(Object data in JSON)
--------
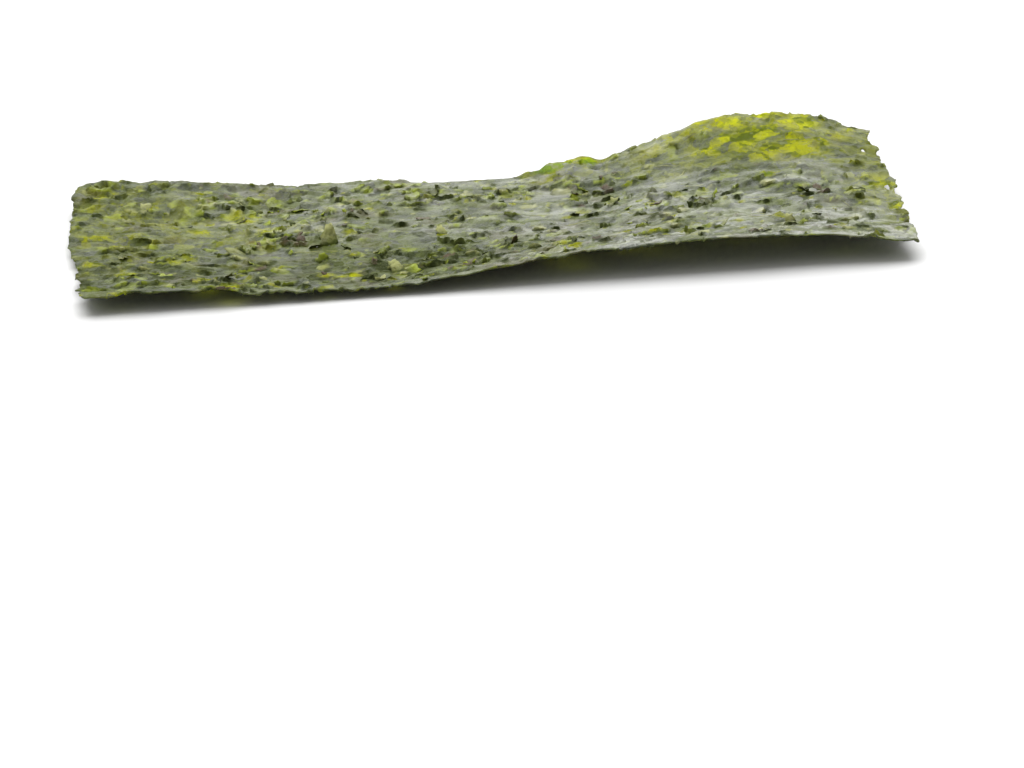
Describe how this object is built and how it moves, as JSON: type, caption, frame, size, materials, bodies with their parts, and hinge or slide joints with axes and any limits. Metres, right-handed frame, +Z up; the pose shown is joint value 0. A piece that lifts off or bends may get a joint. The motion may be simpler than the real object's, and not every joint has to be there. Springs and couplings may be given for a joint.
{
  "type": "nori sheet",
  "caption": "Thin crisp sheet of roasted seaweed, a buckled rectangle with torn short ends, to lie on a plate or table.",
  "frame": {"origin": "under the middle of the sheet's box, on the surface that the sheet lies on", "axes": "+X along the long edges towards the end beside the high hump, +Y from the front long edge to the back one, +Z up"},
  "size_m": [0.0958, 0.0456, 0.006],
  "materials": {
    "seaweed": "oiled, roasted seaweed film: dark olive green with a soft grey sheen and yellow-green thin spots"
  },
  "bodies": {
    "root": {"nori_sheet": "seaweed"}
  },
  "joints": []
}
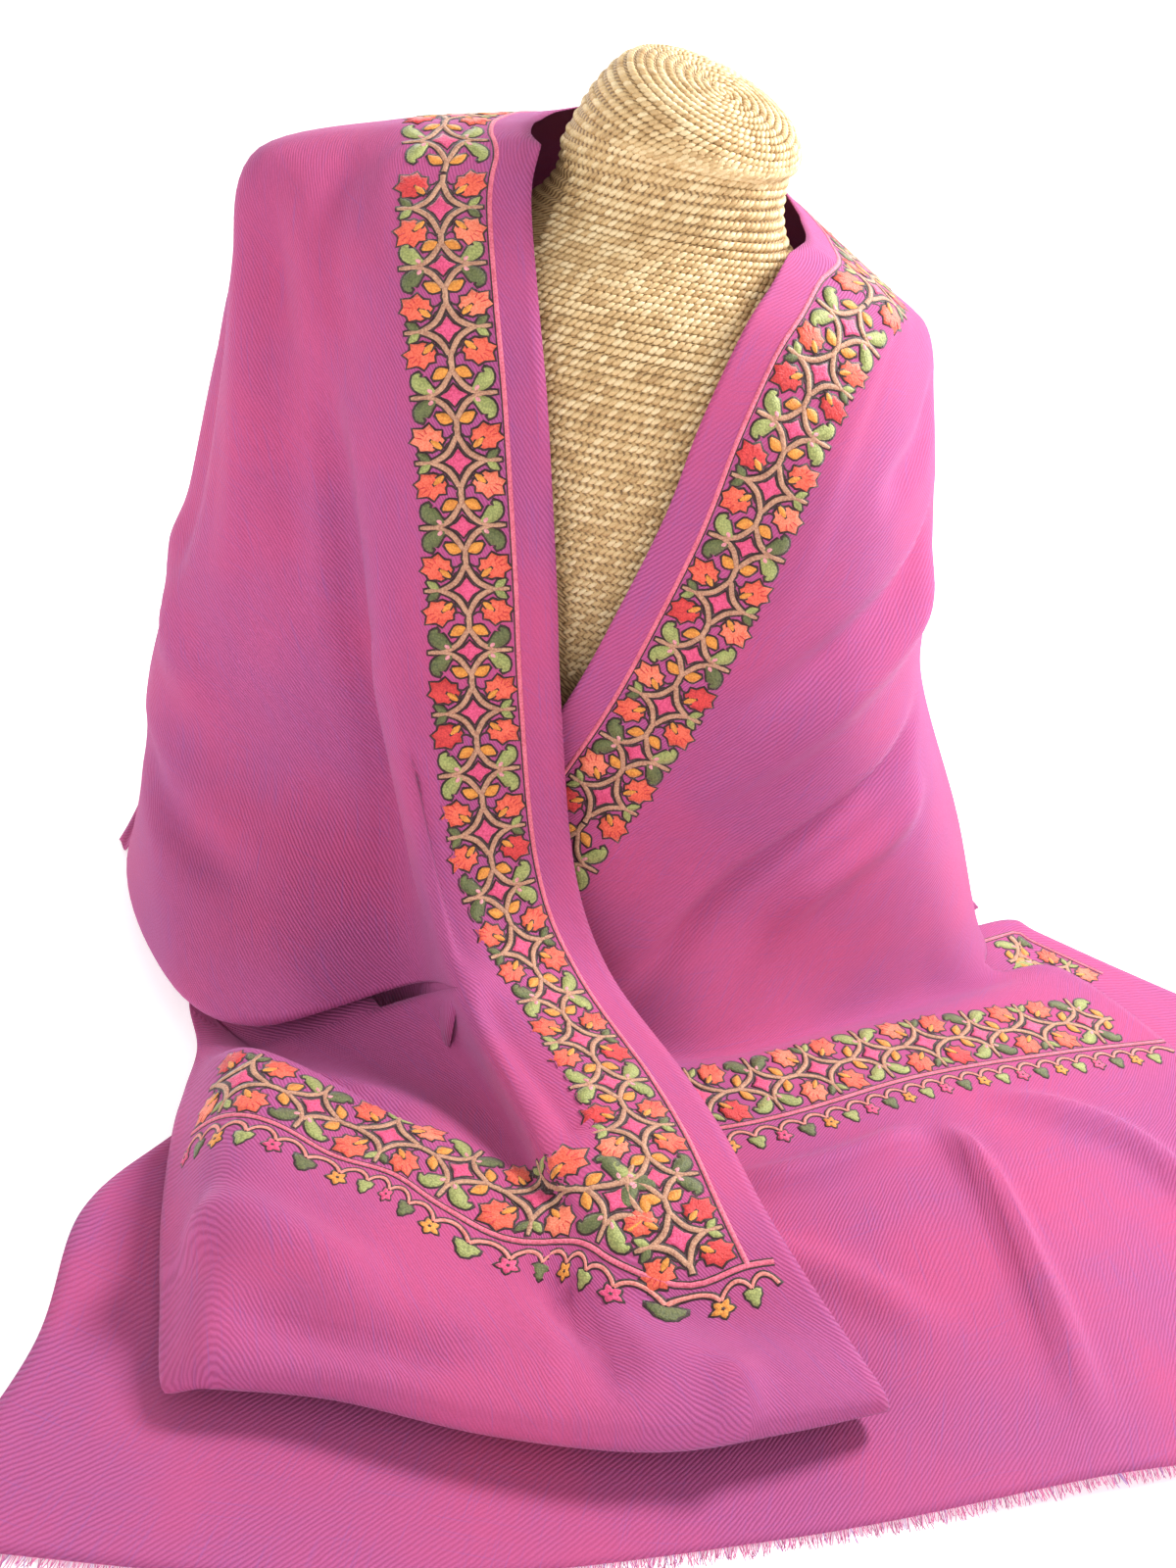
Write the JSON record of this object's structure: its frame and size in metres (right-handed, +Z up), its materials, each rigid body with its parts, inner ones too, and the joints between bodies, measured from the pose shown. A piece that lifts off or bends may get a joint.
--------
Quote all the records exactly, please, leaving none out.

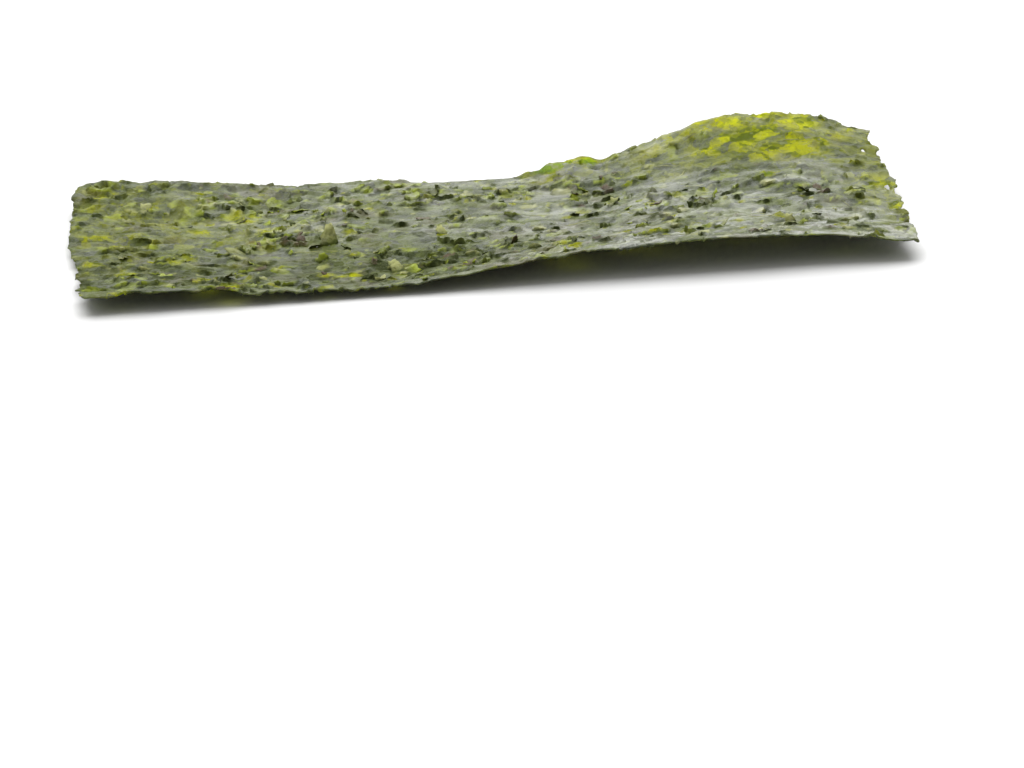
Describe how this object is built and how it moves, as JSON: type, caption, frame, size, materials, bodies with their parts, and hinge or slide joints with axes and any limits. Metres, right-handed frame, +Z up; the pose shown is joint value 0. A piece that lifts off or bends may get a joint. The motion may be simpler than the real object's, and not every joint has to be there. Springs and couplings may be given for a joint.
{
  "type": "nori sheet",
  "caption": "Thin crisp sheet of roasted seaweed, a buckled rectangle with torn short ends, to lie on a plate or table.",
  "frame": {"origin": "under the middle of the sheet's box, on the surface that the sheet lies on", "axes": "+X along the long edges towards the end beside the high hump, +Y from the front long edge to the back one, +Z up"},
  "size_m": [0.0958, 0.0456, 0.006],
  "materials": {
    "seaweed": "oiled, roasted seaweed film: dark olive green with a soft grey sheen and yellow-green thin spots"
  },
  "bodies": {
    "root": {"nori_sheet": "seaweed"}
  },
  "joints": []
}
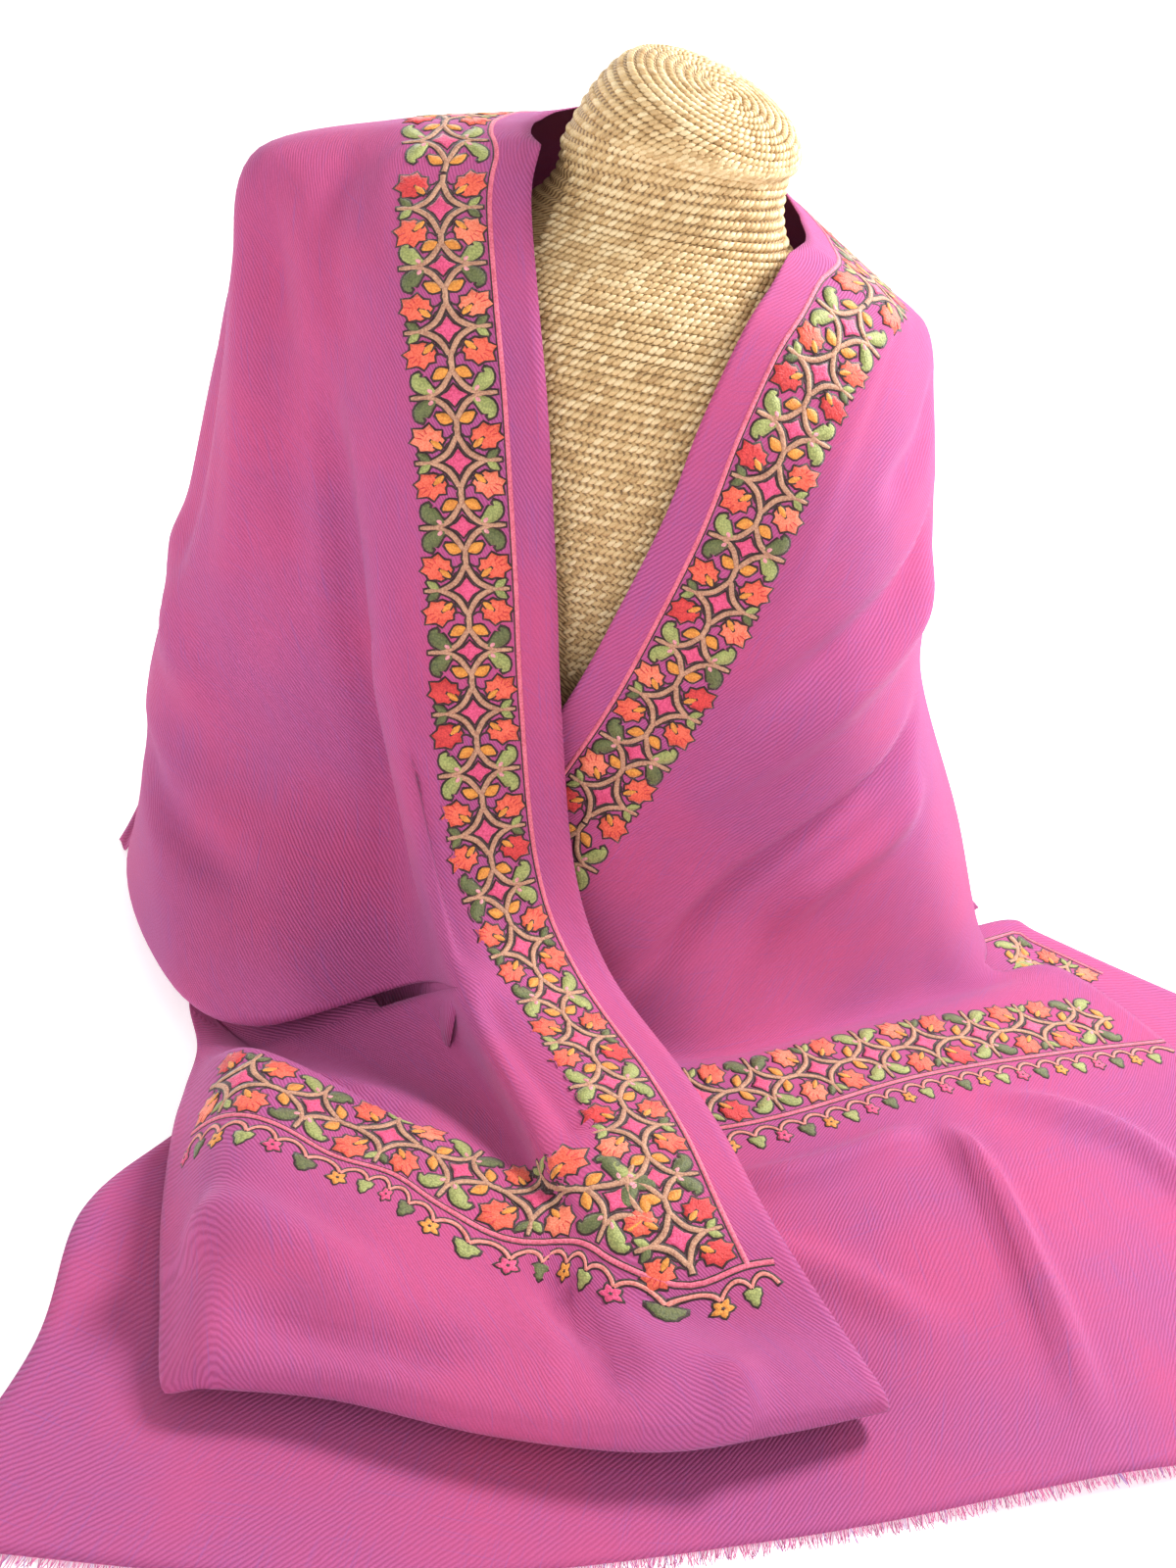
Write the JSON record of this object's structure: its frame and size in metres (right-handed, +Z up), its materials, each rigid body with its parts, inner ones too, and the joints between bodies, measured from the pose shown. A piece that lifts off or bends may get a joint.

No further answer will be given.